= WHAT YOU ARE ASKED TO DO =
Quote the lines that run from the line containing "extrude(amount=bar_half, both=True)" down to the line containing "obj.data.transform(world)". Include both of those lines, reproduce each exactly, and omit everything else.

= SUPPLIED DATA =
::::::::::
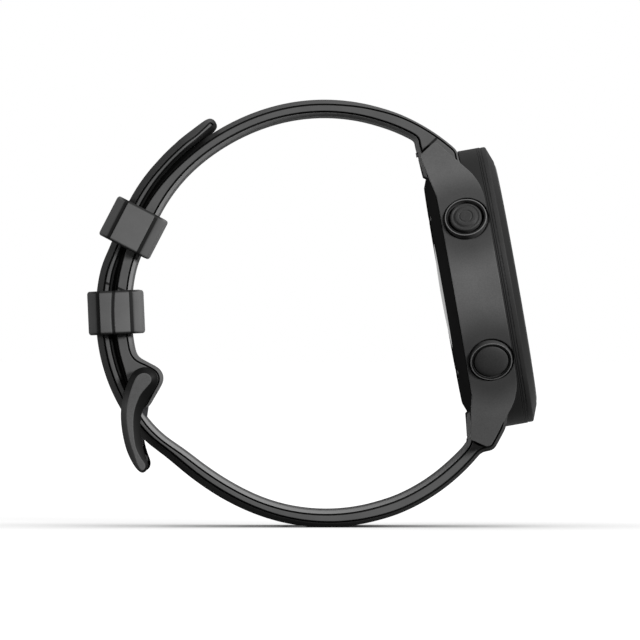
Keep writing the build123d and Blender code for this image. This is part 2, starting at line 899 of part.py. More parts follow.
def button_clip(name, angle):
    # an open ring pressed sideways into the groove of the stem
    with BuildPart() as clip:
        with BuildSketch(spoke(angle, button_v).offset(clip_outer_r - clip_thickness)):
            Circle(clip_r)
            Circle(stem_r - clip_groove_depth + clip_gap / 2, mode=Mode.SUBTRACT)
            with Locations((-clip_r / 2, 0)):
                Rectangle(clip_r, 2 * stem_r - 3 * clip_groove_depth, mode=Mode.SUBTRACT)
        extrude(amount=clip_thickness)
    clip.part.label = name + "_clip"
    return clip


def coil(name, plane, length, radius, wire, turns):
    # a helical spring standing on the plane, one wire shorter than its room
    height = length - 2 * wire
    with BuildPart() as spring:
        with BuildLine():
            path = Helix(height / turns, height, radius, center=plane.origin, direction=plane.z_dir)
        with BuildSketch(Plane(origin=path @ 0, z_dir=path % 0)):
            Circle(wire / 2)
        sweep(path=path)
    spring.part.label = name
    return spring


for name, angle in zip(button_names, button_angles):
    spring_plane = spoke(angle, button_v).offset(pocket_floor_r + spring_wire)
    spring_length = cap_base_r - pocket_floor_r
    pieces += [
        button(name, angle),
        button_seal(name, angle),
        button_clip(name, angle),
        coil(name + "_spring", spring_plane, spring_length, spring_coil_r, spring_wire, spring_turns),
    ]


# ---- quick-release bars at both lug pairs ----
tube_half = half_width - bar_tube_inset
tip_end = inner_half + bar_tip_reach
pin_r = bar_tube_r - bar_tube_wall - bar_fit
pin_inner = tip_end - bar_pin_length
lever_y = tip_end - bar_lever_inset
spring_stop = pin_inner - bar_spring_length
lever_dir = (-case.z_dir.X, -case.z_dir.Z)


def cross_plane(y):
    # the side view's plane moved to a place across the strap, its z towards -Y
    return Plane.XZ.offset(-y)


def lever_slot(sign, fit, depth):
    # the gap along the bar that the lever slides in
    centre = bar_place(sign)
    far = (centre[0] + depth * lever_dir[0], centre[1] + depth * lever_dir[1])
    half = bar_lever_r + fit
    corners = [
        beside(centre, case_lean, half),
        beside(far, case_lean, half),
        beside(far, case_lean, -half),
        beside(centre, case_lean, -half),
    ]
    with BuildPart() as slot:
        with BuildSketch(cross_plane(-lever_y - half)):
            Polygon(*corners, align=None)
        extrude(amount=-(bar_travel + 2 * half))
    return slot.part


def strap_bar(name, sign):
    slot = lever_slot(sign, lever_slot_fit / 2, 2 * bar_tube_r)
    with BuildPart() as tube:
        with BuildSketch(Plane.XZ):
            with Locations(bar_place(sign)):
                Circle(bar_tube_r)
        extrude(amount=tube_half, both=True)
        with BuildSketch(cross_plane(-tube_half)):
            with Locations(bar_place(sign)):
                Circle(bar_tube_r - bar_tube_wall)
        extrude(amount=-(tube_half - spring_stop), mode=Mode.SUBTRACT)
        with BuildSketch(cross_plane(tube_half)):
            with Locations(bar_place(sign)):
                Circle(pin_r)
        extrude(amount=-(tip_end - tube_half))
        add(slot, mode=Mode.SUBTRACT)
    tube.part.label = name
    return tube


def release_pin(name, sign):
    with BuildPart() as pin:
        with BuildSketch(cross_plane(-tip_end)):
            with Locations(bar_place(sign)):
                Circle(pin_r)
        extrude(amount=-bar_pin_length)
        centre = bar_place(sign)
        lever_origin = (centre[0], -lever_y, centre[1])
        with BuildSketch(Plane(origin=lever_origin, x_dir=(0, 1, 0), z_dir=(lever_dir[0], 0, lever_dir[1]))):
            Circle(bar_lever_r)
        extrude(amount=bar_lever_length)
    pin.part.label = name
    return pin


for name, sign in (("upper", 1), ("lower", -1)):
    centre = bar_place(sign)
    along = Plane(origin=(centre[0], -pin_inner + bar_spring_wire, centre[1]), z_dir=(0, 1, 0))
    pieces += [
        strap_bar(name + "_strap_bar", sign),
        release_pin(name + "_release_pin", sign),
        coil(name + "_bar_spring", along, bar_spring_length, bar_spring_r, bar_spring_wire, bar_spring_turns),
    ]


# ---- straps ----
def knuckle_outline(sign, heel_s):
    # the strap end between the lugs, proud of them front and back
    turn = radians(lug_front_turn)
    bend_v = plate_front_v - lug_front_radius * (1 - cos(turn)) + knuckle_front_proud * cos(turn)
    bend_s = lug_straight_s + lug_front_radius * sin(turn) + knuckle_front_proud * sin(turn)
    nose_v = lug_tip_v + knuckle_front_proud * cos(turn)
    nose_s = lug_tip_s + knuckle_front_proud * sin(turn)
    back_v = lug_heel_v - knuckle_back_proud
    corners = [
        (bend_v, knuckle_root_s),
        (bend_v, bend_s),
        (nose_v, nose_s),
        (knuckle_chin_v, nose_s),
        (back_v, heel_s),
        (back_v, knuckle_bow_s),
        (cover_heel_v, knuckle_root_s),
    ]
    return [case_point(v, lug_shift + sign * s) for v, s in corners]


def room_for_case(sign):
    # all that a strap end fits round: the case wall, the bar and its lever's way
    with BuildPart() as room:
        for radius, height in ((lower_wall_r, -cover_flange_v), (band_r, band_back_v - knuckle_clearance)):
            with BuildSketch(round_level(height)):
                Circle(radius + knuckle_clearance)
            extrude(amount=wall_front_v)
        with BuildSketch(Plane.XZ):
            with Locations(bar_place(sign)):
                Circle(bar_tube_r + bar_fit)
        extrude(amount=strap_width, both=True)
    return room.part + lever_slot(sign, lever_slot_fit, 2 * bar_lever_length)


def tangent_bridge(a, a_radius, b, b_radius):
    # the two circles and the band between their outer tangents
    lean = degrees(acos((a_radius - b_radius) / span(a, b)))
    course = bearing(a, b)
    for centre, radius in ((a, a_radius), (b, b_radius)):
        with Locations(centre):
            Circle(radius)
    Polygon(
        around(a, course + lean, a_radius),
        around(b, course + lean, b_radius),
        around(b, course - lean, b_radius),
        around(a, course - lean, a_radius),
        align=None,
    )


short_mid_end = beside(short_end, short_end_heading, short_thickness / 2)
toe = ahead(hinge, aim, knuckle_toe_reach)
tongue_slot_half = tongue_width / 2 + notch_side_clearance
with BuildPart() as short_strap:
    with BuildSketch(Plane.XZ):
        with BuildLine():
            outer_end, _ = draw_arcs(short_start, short_heading, short_arcs, 0)
            inner_end, _ = draw_arcs(short_start, short_heading, short_arcs, short_thickness)
            Line(outer_end, inner_end)
            Line(short_start, beside(short_start, short_heading, short_thickness))
        make_face()
        Polygon(*knuckle_outline(1, short_heel_s), align=None)
        tangent_bridge(hinge, knuckle_r, short_mid_end, short_thickness / 2)
        tangent_bridge(hinge, knuckle_r, toe, knuckle_toe_r)
    extrude(amount=half_width, both=True)
    add(room_for_case(1), mode=Mode.SUBTRACT)
    with BuildSketch(Plane.XZ):
        with Locations(hinge):
            Circle(buckle_bar_r + bar_bore_fit)
    extrude(amount=strap_width, both=True, mode=Mode.SUBTRACT)
    with BuildSketch(Plane.XZ):
        tangent_bridge(hinge, knuckle_r + 0.5, toe, knuckle_r)
    extrude(amount=tongue_slot_half, both=True, mode=Mode.SUBTRACT)
short_strap.part.label = "short_strap"

tip_end_point = ahead(tip_start, tip_heading, tip_straight)


def arc_length(arcs):
    return sum(radius * radians(abs(turn)) for radius, turn in arcs)


def station(distance):
    # a point inside the long strap and its heading, a distance along the outer face
    point, heading = long_start, long_heading
    for radius, turn in long_arcs:
        share = min(distance / (radius * radians(abs(turn))), 1)
        if share > 0:
            point, heading = after_arc(point, heading, radius, turn * share)
        distance -= radius * radians(abs(turn)) * share
    return beside(point, heading, -long_thickness / 2), heading


tongue_station = arc_length(long_arcs[:2]) + crossing_radius * radians(
    wrapped(bearing(crossing_centre, crossing_start) - tongue_crossing_angle)
)
with BuildPart() as long_strap:
    with BuildSketch(Plane.XZ):
        with BuildLine():
            outer_end, _ = draw_arcs(long_start, long_heading, long_arcs, 0)
            inner_start, inner_arcs = long_face(long_thickness, tip_thickness)
            inner_end, _ = draw_arcs(inner_start, long_heading, inner_arcs, 0)
            inner_tip = beside(tip_end_point, tip_heading, -tip_thickness)
            Polyline(outer_end, tip_end_point, inner_tip, inner_end)
            Line(long_start, inner_start)
        make_face()
        Polygon(*knuckle_outline(-1, long_heel_s), align=None)
    extrude(amount=half_width, both=True)
    with BuildSketch(flat_plane(tip_end_point, tip_heading)):
        for side in (-1, 1):
            with Locations((-tip_corner_r / 2, side * (half_width - tip_corner_r / 2))):
                Rectangle(tip_corner_r, tip_corner_r)
            with Locations((-tip_corner_r, side * (half_width - tip_corner_r))):
                Circle(tip_corner_r, mode=Mode.SUBTRACT)
    extrude(amount=2 * long_thickness, both=True, mode=Mode.SUBTRACT)
    add(room_for_case(-1), mode=Mode.SUBTRACT)
    for index in range(-holes_towards_case, holes_towards_tip + 1):
        point, heading = station(tongue_station + index * hole_pitch)
        with BuildSketch(flat_plane(point, heading)):
            SlotOverall(hole_length, hole_width)
        extrude(amount=long_thickness, both=True, mode=Mode.SUBTRACT)
long_strap.part.label = "long_strap"

# ---- keepers round both strap layers ----
layers_inner_r = short_back_r - short_thickness
layers_depth = short_thickness + bulge_offset


def keeper(name, angle):
    # the flat inner wall also clears the strap's curve along the keeper's length
    sag = layers_inner_r - sqrt(layers_inner_r**2 - (keeper_length / 2) ** 2)
    middle = around(back_centre, angle, layers_inner_r + layers_depth / 2)
    with BuildPart() as band:
        with BuildSketch(side_plane(middle, angle + 90)) as section:
            with Locations((-keeper_inward_shift, 0)):
                Rectangle(keeper_depth, keeper_width)
            chamfer(section.vertices(), keeper_bevel)
            with Locations((-sag / 2, 0)):
                Rectangle(
                    layers_depth + 2 * keeper_fit + sag,
                    strap_width + 2 * keeper_side_fit,
                    mode=Mode.SUBTRACT,
                )
        extrude(amount=keeper_length / 2, both=True)
    band.part.label = name
    return band


pieces += [keeper("free_keeper", free_keeper_angle), keeper("fixed_keeper", fixed_keeper_angle)]

# ---- buckle ----
arm_inner = half_width + arm_clearance
arm_outer = arm_inner + arm_thickness
bar_half = arm_inner + arm_thickness * 2 / 3
frame_tail_point = ahead(crossbar, aim, frame_tail)
frame_middle = ((hinge[0] + frame_tail_point[0]) / 2, (hinge[1] + frame_tail_point[1]) / 2)
frame_bow = beside(frame_middle, aim, -frame_bulge)
with BuildPart() as buckle_frame:
    for y in (-arm_outer, arm_inner):
        with BuildSketch(cross_plane(y)):
            with BuildLine():
                ThreePointArc(hinge, frame_bow, frame_tail_point)
                offset(amount=arm_width / 2)
            make_face()
        extrude(amount=-arm_thickness)
    with BuildSketch(Plane.XZ):
        with Locations(crossbar):
            Circle(crossbar_r)
    extrude(amount=arm_outer, both=True)
    with BuildSketch(Plane.XZ):
        with Locations(hinge):
            Circle(buckle_bar_r + bar_bore_fit)
    extrude(amount=bar_half + bar_bore_fit, both=True, mode=Mode.SUBTRACT)
    with BuildSketch(Plane.XZ):
        Polygon(
            ahead(crossbar, aim, -2 * crossbar_r),
            ahead(crossbar, aim, 2 * crossbar_r),
            beside(ahead(crossbar, aim, 2 * crossbar_r), aim, -2 * crossbar_r),
            beside(ahead(crossbar, aim, -2 * crossbar_r), aim, -2 * crossbar_r),
            align=None,
        )
    extrude(amount=tongue_slot_half, both=True, mode=Mode.SUBTRACT)
buckle_frame.part.label = "buckle_frame"

tongue_tip = ahead(hinge, aim, frame_reach + tongue_overhang)
with BuildPart() as buckle_tongue:
    with BuildSketch(Plane.XZ):
        with Locations(hinge):
            Circle(tongue_eye_r)
        tangent_bridge(hinge, tongue_thickness / 2 + 0.01, tongue_tip, tongue_thickness / 2)
        with Locations(hinge):
            Circle(buckle_bar_r + bar_bore_fit, mode=Mode.SUBTRACT)
    extrude(amount=tongue_width / 2, both=True)
buckle_tongue.part.label = "buckle_tongue"

with BuildPart() as buckle_bar:
    with BuildSketch(Plane.XZ):
        with Locations(hinge):
            Circle(buckle_bar_r)
    extrude(amount=bar_half, both=True)
buckle_bar.part.label = "buckle_bar"

pieces += [
    mid_case,
    bezel,
    front_lens,
    lens_seal,
    dial_ring,
    display_panel,
    display_flex,
    main_board,
    shield_cans,
    gps_antenna,
    inner_frame,
    button_switches,
    battery,
    motor_housing,
    motor_rotor,
    buzzer,
    rear_cover,
    rear_gasket,
    rear_screws,
    sensor_window,
    sensor_board,
    sensor_leds,
    photodiodes,
    sensor_flex,
    contact_block,
    charge_contacts,
    short_strap,
    long_strap,
    buckle_frame,
    buckle_tongue,
    buckle_bar,
]

os.makedirs("parts", exist_ok=True)
for piece in pieces:
    export_step(piece.part, "parts/" + piece.part.label + ".step")
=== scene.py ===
import bmesh
import bpy
import json
from itertools import product
from math import atan2, cos, degrees, hypot, pi, radians, sin, sqrt
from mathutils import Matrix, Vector
from mathutils.bvhtree import BVHTree
from mathutils.interpolate import poly_3d_calc

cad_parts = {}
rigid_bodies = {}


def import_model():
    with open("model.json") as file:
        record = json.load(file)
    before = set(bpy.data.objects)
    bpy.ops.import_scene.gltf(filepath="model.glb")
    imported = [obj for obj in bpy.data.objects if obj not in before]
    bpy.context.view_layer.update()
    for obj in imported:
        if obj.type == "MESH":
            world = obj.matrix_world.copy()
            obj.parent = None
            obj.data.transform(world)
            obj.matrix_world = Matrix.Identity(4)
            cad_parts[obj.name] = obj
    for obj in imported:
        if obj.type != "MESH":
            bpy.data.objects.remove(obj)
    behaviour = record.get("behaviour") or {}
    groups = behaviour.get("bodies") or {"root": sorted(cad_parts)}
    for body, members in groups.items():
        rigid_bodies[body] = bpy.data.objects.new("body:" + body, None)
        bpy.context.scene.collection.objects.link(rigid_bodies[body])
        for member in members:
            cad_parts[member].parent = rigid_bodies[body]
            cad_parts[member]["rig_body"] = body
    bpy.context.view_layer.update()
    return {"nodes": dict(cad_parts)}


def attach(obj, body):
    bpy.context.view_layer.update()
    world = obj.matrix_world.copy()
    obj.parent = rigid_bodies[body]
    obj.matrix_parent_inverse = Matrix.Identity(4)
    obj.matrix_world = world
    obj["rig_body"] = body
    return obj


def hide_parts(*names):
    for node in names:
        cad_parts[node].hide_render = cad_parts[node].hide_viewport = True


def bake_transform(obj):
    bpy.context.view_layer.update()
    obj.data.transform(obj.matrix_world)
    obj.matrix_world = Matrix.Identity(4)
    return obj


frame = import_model()
nodes = frame["nodes"]
scene = bpy.context.scene
mm = 0.001
print("watch frame loaded:", len(nodes), "nodes")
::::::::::
= CORRECT RESPONSE =
    extrude(amount=bar_half, both=True)
buckle_bar.part.label = "buckle_bar"

pieces += [
    mid_case,
    bezel,
    front_lens,
    lens_seal,
    dial_ring,
    display_panel,
    display_flex,
    main_board,
    shield_cans,
    gps_antenna,
    inner_frame,
    button_switches,
    battery,
    motor_housing,
    motor_rotor,
    buzzer,
    rear_cover,
    rear_gasket,
    rear_screws,
    sensor_window,
    sensor_board,
    sensor_leds,
    photodiodes,
    sensor_flex,
    contact_block,
    charge_contacts,
    short_strap,
    long_strap,
    buckle_frame,
    buckle_tongue,
    buckle_bar,
]

os.makedirs("parts", exist_ok=True)
for piece in pieces:
    export_step(piece.part, "parts/" + piece.part.label + ".step")
=== scene.py ===
import bmesh
import bpy
import json
from itertools import product
from math import atan2, cos, degrees, hypot, pi, radians, sin, sqrt
from mathutils import Matrix, Vector
from mathutils.bvhtree import BVHTree
from mathutils.interpolate import poly_3d_calc

cad_parts = {}
rigid_bodies = {}


def import_model():
    with open("model.json") as file:
        record = json.load(file)
    before = set(bpy.data.objects)
    bpy.ops.import_scene.gltf(filepath="model.glb")
    imported = [obj for obj in bpy.data.objects if obj not in before]
    bpy.context.view_layer.update()
    for obj in imported:
        if obj.type == "MESH":
            world = obj.matrix_world.copy()
            obj.parent = None
            obj.data.transform(world)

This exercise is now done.